Sheila Boyce can be contacted at ch.exec@alarm-uk.com.
John Dombrick can be contacted at john.1.dombrick@britishairways.com.
Lynn Drennan can be contacted at ldr@gcal.ac.uk.
Joseph M. Firestone can be contacted at eisai@comcast.net.
Robert Smith can be contacted at robsmith5@ltalltrees.com.
Risk management and corporate governance
The Turnbull Report, Internal Control: Guidance for Directors on the Combined Code, was published under the guidance of Sir Nigel Turnbull in 1999. The report stated: “A company’s system of internal control has a key role in the management of risks that are significant to the fulfilment of its business objectives.” Its main recommendation was that corporate governance be embedded within a firm’s operations and not treated as a distinct exercise, in order that firms are able to respond to both internal and external risks. The guidance also encouraged boards of directors, especially those on listed companies, to regularly report on the effectiveness of their internal control processes.

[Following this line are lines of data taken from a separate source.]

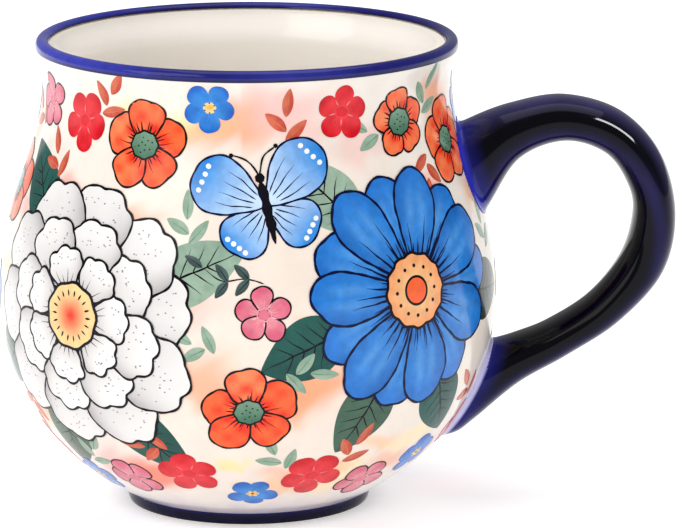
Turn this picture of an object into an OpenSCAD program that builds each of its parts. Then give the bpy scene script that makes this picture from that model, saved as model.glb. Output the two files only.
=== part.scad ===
// Round-bellied stoneware mug with a strap handle: clay, slip joints and glaze coats as separate solids.
// The mug stands on Z = 0 with its axis on Z, and the handle lies towards +X.
// Every outer size below is that of the finished, glazed mug.

/* [Body] */
// Greatest diameter of the belly
belly_d = 100; // [96:1:104]
// Height of the belly's widest line above the table
belly_z = 43.6; // [42:0.2:45]
// Overall height
height = 95; // [92:0.5:98]
// Outer diameter of the neck
neck_d = 81.8; // [78:0.2:86]
// Outer diameter of the flared lip
lip_d = 84.6; // [84:0.2:88]
// Thickness of the wall round the belly
wall_t = 4; // [3.6:0.1:4.4]
// Thickness of the lip
lip_t = 2.7; // [2.4:0.1:3]
// Height of the inner floor above the table
floor_z = 7.2; // [6.8:0.1:8]

/* [Foot] */
// Diameter of the foot at its top edge
foot_d = 49.4; // [47:0.2:52]
// Height of the foot's cobalt band
foot_h = 2.7; // [2.4:0.1:3]
// Diameter of the recess turned under the floor
recess_d = 38.6; // [36:0.2:40]
// Depth of that recess
recess_h = 2; // [1.8:0.1:2.2]

/* [Handle] */
// How far the handle stands out beyond the belly
handle_reach = 36.2; // [34:0.2:38]
// Width of the strap, across the mug
handle_w = 15; // [13:0.5:17]

/* [Joints and glaze] */
// Thickness of every glaze coat
glaze_t = 0.4; // [0.3:0.05:0.5]
// Height of a slip collar above the glazed wall
collar_h = 1.6; // [1.4:0.1:1.8]

/* [Hidden] */
$fn = 120;

belly_r = belly_d / 2;
neck_r = neck_d / 2;
lip_r = lip_d / 2;
foot_r = foot_d / 2;
recess_r = recess_d / 2;
top_k = height / 95;      // how much taller than the standard mug it is
neck_z = 87 * top_k;
lip_z = height - 1.3;     // where the lip is widest and begins to turn over
arc_n = 16;               // straight steps in each curve of the belly
lip_n = 6;                // straight steps in each curve of the lip
cobalt_from = 5;          // step of the lip's curve at which the cobalt rim begins

// A slip collar: its centre's distance from the mug's axis and height, its tilt below level,
// its half height and its half width
upper_collar = [belly_r - 4.8, 68.2 * top_k, -17, 10.9, handle_w / 2 + 3.2];
lower_collar = [belly_r - 4.9, 23.4 * top_k, 28, 12.2, handle_w / 2 + 3.2];
collar_sides = 40;

// The handle's guide stations, from the upper end to the lower one, both ends buried in the wall.
// Each is the outer edge beyond the belly and its height, the inner edge likewise, and the
// strap's spread over its normal width at the ends.
handle_stations = [
    [-13.0, 74.0, -6.6, 53.4, 2.6],
    [-5.8, 77.9, -1.4, 60.8, 1.6],
    [2.6, 81.1, 4.6, 70.2, 0.5],
    [13.6, 82.9, 13.6, 73.8, 0],
    [25.0, 79.6, 22.0, 71.2, 0],
    [33.0, 71.2, 26.6, 64.4, 0],
    [36.2, 59.0, 27.4, 58.2, 0],
    [33.8, 47.0, 25.0, 50.0, 0],
    [25.2, 37.0, 18.8, 42.0, 0],
    [14.8, 30.0, 10.6, 36.5, 0.2],
    [4.8, 24.2, 4.0, 33.8, 0.6],
    [-4.2, 16.6, -1.6, 32.2, 1.2],
    [-8.4, 13.6, -4.6, 31.0, 1.4],
    [-14.0, 12.8, -8.6, 29.6, 1.6]
];
strap_steps = 4;          // rings between one station and the next
strap_sides = 20;         // sides of the strap's oval section
strap_power = 0.86;       // below 1 squares the oval section a little

// Cubic curve from a to d with control points b and c
function curve(a, b, c, d, n) = [
    for (i = [0:n])
        let (t = i / n, u = 1 - t) u * u * u * a + 3 * u * u * t * b + 3 * u * t * t * c + t * t * t * d
];
function tail(path) = [for (i = [1:len(path) - 1]) path[i]];
function flipped(path) = [for (i = [len(path) - 1:-1:0]) path[i]];
function slice(path, first, last) = [for (i = [first:last]) path[i]];

// Moves a path sideways by d, to the right of its direction of travel
function shifted(path, d) = [
    for (i = [0:len(path) - 1])
        let (
            a = path[max(i - 1, 0)],
            b = path[min(i + 1, len(path) - 1)],
            t = (b - a) / norm(b - a)
        ) path[i] + d * [t[1], -t[0]]
];

// Half of the wall as radius and height, for a given inset from the outer sizes: floor to lip
function wall_side(start, low_pull, inset, lip_in) = concat(
    curve(start, start + low_pull, [belly_r - inset, belly_z - 22.9], [belly_r - inset, belly_z], arc_n),
    tail(curve(
        [belly_r - inset, belly_z], [belly_r - inset, belly_z + 19],
        [neck_r - inset * 0.85, neck_z - 15], [neck_r - inset * 0.85, neck_z], arc_n
    )),
    tail(curve(
        [neck_r - inset * 0.85, neck_z], [neck_r - inset * 0.85, neck_z + 3],
        [lip_r - lip_in, lip_z - 2], [lip_r - lip_in, lip_z], lip_n
    ))
);

foot_side = [[foot_r - 0.5, 0.5], [foot_r - 0.1, foot_h - 0.5]];
outer_side = wall_side([foot_r, foot_h], [10.7, 5.8], 0, 0);
inner_side = wall_side([12, floor_z], [22, 0], wall_t, lip_t);
lip_top = [
    for (a = [30:30:150]) [lip_r - lip_t / 2 + lip_t / 2 * cos(a), lip_z + (height - lip_z) * sin(a)]
];

// The whole glazed surface, from the foot up over the lip and down to the middle of the floor
skin = concat(foot_side, outer_side, lip_top, flipped(inner_side), [[0, floor_z]]);
clay = shifted(skin, -glaze_t);
i_foot = len(foot_side);
i_rim = i_foot + 2 * arc_n + cobalt_from;
i_lining = i_foot + len(outer_side) + len(lip_top);

// The glazed underside, from the middle out to the recess's edge
under_skin = [
    [0, recess_h], [recess_r - 1.4, recess_h], [recess_r - 0.4, recess_h - 0.4], [recess_r, recess_h - 1.4]
];
under_clay = shifted(under_skin, -glaze_t);
rest_ring = [[recess_r + 1.2, 0], [foot_r - 1.8, 0]];

function coat(first, last) = concat(slice(skin, first, last), flipped(slice(clay, first, last)));

// Half sections, closed on the axis, of the glazed mug grown outwards by d
function filled(d) = concat(
    [[0, 0]], shifted(slice(skin, 0, i_foot + len(outer_side) - 1), d), [[0, lip_z]]
);

// A smooth run through the guide stations
function between(p, q, r, s, t) =
    0.5 * (2 * q + (r - p) * t + (2 * p - 5 * q + 4 * r - s) * t * t + (3 * q - p - 3 * r + s) * t * t * t);
last_station = len(handle_stations) - 1;
strap_rows = concat(
    [
        for (i = [0:last_station - 1], k = [0:strap_steps - 1])
            between(
                handle_stations[max(i - 1, 0)], handle_stations[i], handle_stations[i + 1],
                handle_stations[min(i + 2, last_station)], k / strap_steps
            )
    ],
    [handle_stations[last_station]]
);
reach_k = handle_reach / 36.2;

// One ring of the strap, grown by d: an oval between the outer and the inner edge
function strap_ring(row, d) =
    let (
        outer_edge = [belly_r + row[0] * reach_k, row[1] * top_k],
        inner_edge = [belly_r + row[2] * reach_k, row[3] * top_k],
        middle = (outer_edge + inner_edge) / 2,
        half = (outer_edge - inner_edge) / 2,
        across = half * (1 + d / norm(half)),
        half_w = handle_w / 2 + row[4] + d
    ) [
        for (i = [0:strap_sides - 1])
            let (
                a = 360 * i / strap_sides,
                u = sign(cos(a)) * pow(abs(cos(a)), strap_power),
                v = sign(sin(a)) * pow(abs(sin(a)), strap_power)
            ) [middle[0] + across[0] * u, half_w * v, middle[1] + across[1] * u]
    ];

// The solid strap, grown by d, running into the wall at both ends
module strap(d) {
    rings = len(strap_rows);
    n = strap_sides;
    points = [for (row = strap_rows) each strap_ring(row, d)];
    sides = [
        for (i = [0:rings - 2], j = [0:n - 1])
            let (a = i * n + j, b = i * n + (j + 1) % n)
                each [[a, b, b + n], [a, b + n, a + n]]
    ];
    upper_end = [for (j = [0:n - 1]) n - 1 - j];
    lower_end = [for (j = [0:n - 1]) (rings - 1) * n + j];
    polyhedron(points, concat(sides, [upper_end, lower_end]));
}

module turned(section) {
    rotate_extrude() polygon(section);
}

// The elliptical plug that a collar is cut from, standing square to the wall
module collar_plug(place) {
    outline = [
        for (i = [0:collar_sides - 1])
            let (a = 360 * i / collar_sides) [place[3] * cos(a), place[4] * sin(a)]
    ];
    translate([place[0], 0, place[1]])
        rotate([0, 90 + place[2], 0])
            linear_extrude(height = 4 * wall_t, center = true)
                polygon(outline);
}

module slip_collar(place) {
    color("lavender") intersection() {
        difference() {
            turned(filled(collar_h));
            turned(filled(-glaze_t));
        }
        collar_plug(place);
    }
}

module stoneware_body() {
    color("wheat") turned(concat(under_clay, rest_ring, clay));
}

module handle_core() {
    color("tan") difference() {
        strap(-glaze_t);
        turned(filled(collar_h));
    }
}

module upper_slip_joint() {
    slip_collar(upper_collar);
}

module lower_slip_joint() {
    slip_collar(lower_collar);
}

module interior_glaze() {
    color("ivory") turned(coat(i_lining, len(skin) - 1));
}

module exterior_glaze() {
    color("linen") difference() {
        turned(coat(i_foot, i_rim));
        collar_plug(upper_collar);
        collar_plug(lower_collar);
    }
}

module rim_band() {
    color("mediumblue") turned(coat(i_rim, i_lining));
}

module foot_band() {
    color("midnightblue") turned(coat(0, i_foot));
}

// Joins its children into one closed mesh of the same size
module as_one_mesh() {
    resize([0, 0, 0]) union() children();
}

module handle_glaze() {
    color("#14122a") as_one_mesh() difference() {
        strap(0);
        strap(-glaze_t);
        turned(filled(collar_h));
    }
}

module underside_glaze() {
    color("ivory") turned(concat(under_skin, flipped(under_clay)));
}

stoneware_body();
handle_core();
upper_slip_joint();
lower_slip_joint();
interior_glaze();
exterior_glaze();
rim_band();
foot_band();
handle_glaze();
underside_glaze();
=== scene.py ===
"""A round-bellied stoneware mug: painted flowers and a butterfly under a clear glaze."""
import math
import random

import bpy
import numpy as np
from mathutils import Matrix, Vector
from mathutils.geometry import delaunay_2d_cdt


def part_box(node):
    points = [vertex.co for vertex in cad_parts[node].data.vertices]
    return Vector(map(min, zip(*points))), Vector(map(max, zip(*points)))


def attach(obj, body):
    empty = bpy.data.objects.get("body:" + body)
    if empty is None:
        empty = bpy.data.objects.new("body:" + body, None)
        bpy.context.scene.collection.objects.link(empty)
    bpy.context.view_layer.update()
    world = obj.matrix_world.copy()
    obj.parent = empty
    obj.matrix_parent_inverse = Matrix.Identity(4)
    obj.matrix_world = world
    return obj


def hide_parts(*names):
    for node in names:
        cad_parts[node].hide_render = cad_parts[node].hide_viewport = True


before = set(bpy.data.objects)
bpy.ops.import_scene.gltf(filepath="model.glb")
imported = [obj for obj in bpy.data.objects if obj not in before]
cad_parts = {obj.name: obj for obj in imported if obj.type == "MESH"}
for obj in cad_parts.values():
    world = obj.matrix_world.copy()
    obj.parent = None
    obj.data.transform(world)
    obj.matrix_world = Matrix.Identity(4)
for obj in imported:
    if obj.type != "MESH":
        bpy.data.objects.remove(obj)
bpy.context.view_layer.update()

random.seed(7)

# ---- sizes, in millimetres
MM = 0.001
belly_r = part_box("exterior_glaze")[1].x / MM
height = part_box("rim_band")[1].z / MM
lip_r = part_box("rim_band")[1].x / MM
foot_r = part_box("foot_band")[1].x / MM
handle_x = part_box("handle_glaze")[1].x / MM
handle_half_w = 7.5
belly_z = 43.6
neck_r = 40.9
neck_z = 87.0
lip_z = height - 1.3
foot_h = 2.7
floor_z = 7.2
wall_t = 4.0
lip_t = 2.7
recess_r = 19.3
recess_h = 2.0
glaze_t = 0.4
half_round = math.pi * belly_r

# ---- the wall's curves


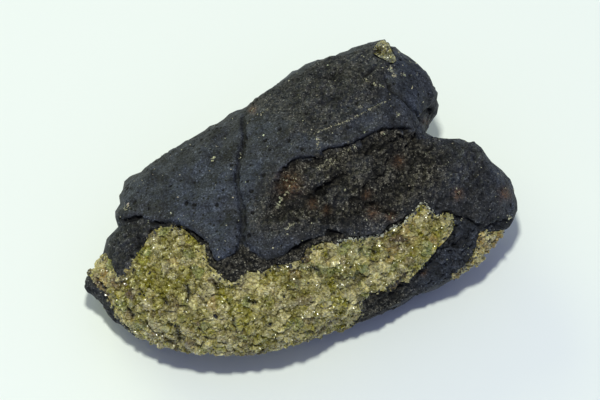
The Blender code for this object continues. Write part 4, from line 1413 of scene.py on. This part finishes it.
def plain_grain_material(name, roughness):
    material, tree, shader = new_material(name, roughness, GRAIN_IOR)
    cloud = stretched(tree, noise_at(tree, 0.4, 2), 0.3, 0.7)
    veil = mixed(tree, cloud, (0.5, 0.5, 0.5), (1.5, 1.5, 1.5))
    colour = mixed(tree, 1.0, stored(tree, "tint", "Color"), veil, "MULTIPLY")
    tree.links.new(colour, shader.inputs["Base Color"])
    bumped(tree, shader, [(noise_at(tree, 0.25, 2), 0.4, 0.10)])
    return material


basalt = basalt_material()
dunite = olivine_material("dunite", 0.16, 0.45)
olivine = olivine_material("olivine_grains", 0.14, 0.45)
crumb_finish = plain_grain_material("pale_crumbs", 0.5)
bit_finish = plain_grain_material("basalt_bits", 0.65)
ore_finish = plain_grain_material("chromite", 0.25)
print("materials:", sorted(material.name for material in bpy.data.materials if material.use_nodes))

# %% [markdown]
# ## Hand the pieces to the frame
#
# Each piece rides on the one body and takes its material, and a piece that stands for a solid hides it.

# %% Ride and replace
PIECES = [
    (crust, basalt, "basalt", "basalt_crust"),
    (bits, bit_finish, "basalt", None),
    (crumbs, crumb_finish, "dunite", None),
    (rim, olivine, "dunite", None),
    (fringe, crumb_finish, "dunite", None),
    (nodule, dunite, "dunite", "dunite_nodule"),
    (nodule_grains, olivine, "dunite", None),
    (chromite_grains, ore_finish, "dunite", None),
    (chip, dunite, "dunite", "dunite_chip"),
    (chip_grains, olivine, "dunite", None),
]
for piece, finish, slot, node in PIECES:
    piece.data.materials.append(finish)
    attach(piece, "root")
    if node:
        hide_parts(node)
    print(piece.name, triangles(piece), "triangles")

# %% [markdown]
# ## Floor, light and camera
#
# The stone lies on a plain sheet of pale matt paper. A plane far wider than the view is enough, as
# only its colour and the shadow on it are ever seen.

# %% Floor
FLOOR_COLOUR, FLOOR_WIDTH = (0.82, 0.86, 0.84), 6.0
FLOOR_ROUGHNESS, FLOOR_IOR = 0.9, 1.3
bpy.ops.object.select_all(action="DESELECT")
bpy.ops.mesh.primitive_plane_add(size=FLOOR_WIDTH, location=(0, 0, 0))
floor = bpy.context.active_object
floor.name = "floor"
paper, _, paper_shader = new_material("pale_floor", FLOOR_ROUGHNESS, FLOOR_IOR)
paper_shader.inputs["Base Color"].default_value = (*FLOOR_COLOUR, 1.0)
floor.data.materials.append(paper)
print("floor:", FLOOR_WIDTH, "metres wide")

# %% [markdown]
# The light is soft. A small lamp almost straight above gives the short shadow, a wide yellowish one low
# behind the stone lifts the shadow's edges, and a bluish sky fills what neither lamp reaches. Round
# lamps at set angles are easy to move, and a lamp is soft when it is wide for its distance.

# %% Lights
# Name, elevation and azimuth in degrees, distance and width in metres, power and colour.
LAMPS = [
    ("lamp_above", 77.5, -95, 1.40, 0.11, 14.0, (0.976, 1.0, 0.88)),
    ("lamp_behind", 28, 130, 1.40, 1.00, 7.0, (0.94, 1.0, 0.35)),
]
SKY_COLOUR, SKY_STRENGTH = (0.556, 0.628, 1.0), 0.431


def soft_lamp(name, elevation, azimuth, distance, size, power, colour):
    """A round lamp at this distance and these angles in degrees, turned to the stone."""
    data = bpy.data.lights.new(name, "AREA")
    data.shape, data.size, data.energy, data.color = "DISK", size, power, colour
    rise, turn = math.radians(elevation), math.radians(azimuth)
    way = Vector((math.cos(rise) * math.cos(turn), math.cos(rise) * math.sin(turn), math.sin(rise)))
    place = way * distance
    lamp = bpy.data.objects.new(name, data)
    lamp.location = place
    lamp.rotation_euler = place.to_track_quat("Z", "Y").to_euler()
    bpy.context.scene.collection.objects.link(lamp)


for lamp in LAMPS:
    soft_lamp(*lamp)
world = bpy.data.worlds.new("soft_sky")
world.use_nodes = True
sky = world.node_tree.nodes["Background"]
sky.inputs["Color"].default_value = (*SKY_COLOUR, 1.0)
sky.inputs["Strength"].default_value = SKY_STRENGTH
bpy.context.scene.world = world
print("lamps:", [lamp[0] for lamp in LAMPS])

# %% [markdown]
# The camera looks down at 60 degrees through a long lens, from far off. Near and far parts of the
# stone then keep their sizes, and the picture agrees with the view in which everything was placed.

# %% Camera
DISTANCE, WIDE = 2.0, 0.150  # metres, to the stone's middle and across the picture there
RISE = 0.018  # metres from the aim to the stone's middle, towards the eye
SENSOR = 36.0  # millimetres
camera_data = bpy.data.cameras.new("camera")
camera_data.sensor_width = SENSOR
camera_data.lens = SENSOR * DISTANCE / WIDE
camera = bpy.data.objects.new("camera", camera_data)
towards_eye = Vector(TO_VIEW[2])
camera.location = Vector(AIM * MM) + towards_eye * (DISTANCE + RISE)
camera.rotation_euler = towards_eye.to_track_quat("Z", "Y").to_euler()
bpy.context.scene.collection.objects.link(camera)
bpy.context.scene.camera = camera
bpy.context.scene.view_settings.view_transform = "Standard"
print("lens:", round(camera_data.lens), "mm")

Both the Turnbull Report and recent events have pushed corporate governance and risk management up the boardroom agenda. Firms were taught invaluable lessons about the importance of not only having a business continuity plan in the first place, but also of frequently testing it, following the atrocities of 11 September. The fallout resulting from the scandals of Enron, WorldCom et al have further highlighted the need for effective corporate governance.
The bottom line is that firms should not only take risk management seriously, but should consider risk-related initiatives as ongoing projects, which must transform and mature as the company does.